Comment author: somervta 09 September 2013 09:28:55AM 1 point [-]

it seems to me that you are identifying 'study philosophy' as 'take philosophy courses/study academic philosophy/etc', which may not have been the intent of the OP

Comment author: somervta 02 September 2013 07:01:47AM 0 points [-]

Won't be as able to be selective, maybe, although many here would argue that studying philosophy will decrease the quality of your bullshit meter rather than improve it.

Comment author: private_messaging 03 September 2013 06:23:15PM *  8 points [-]

I think that is most definitely false, because many of the the ideas in philosophy contradict each other, and you get good exposure to contradictory good looking arguments, which teaches you to question such arguments in general.

Popular science books, on the other hand, often tend to explain true conclusions using fallacious arguments.

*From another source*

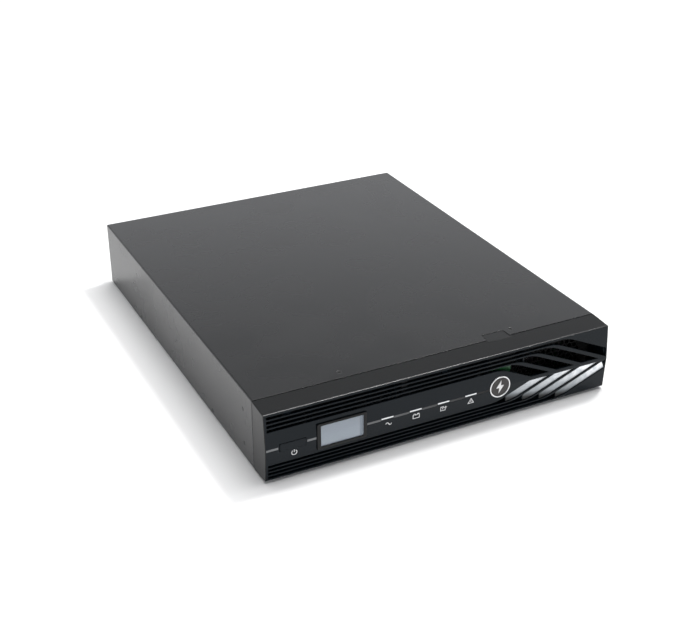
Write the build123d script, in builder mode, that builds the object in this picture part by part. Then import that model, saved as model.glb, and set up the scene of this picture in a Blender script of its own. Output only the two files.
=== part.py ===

Comment author: RobbBB 04 September 2013 11:27:18PM 3 points [-]

To steel-man somervta's point, it might be that philosophy decreases the quality of your bullshit meter by making it overactive. I don't find it plausible that philosophy generally makes people hyper-credulous, but I could buy that it generally makes people hyperskeptical, quibbling, self-undermining, and/or directionless.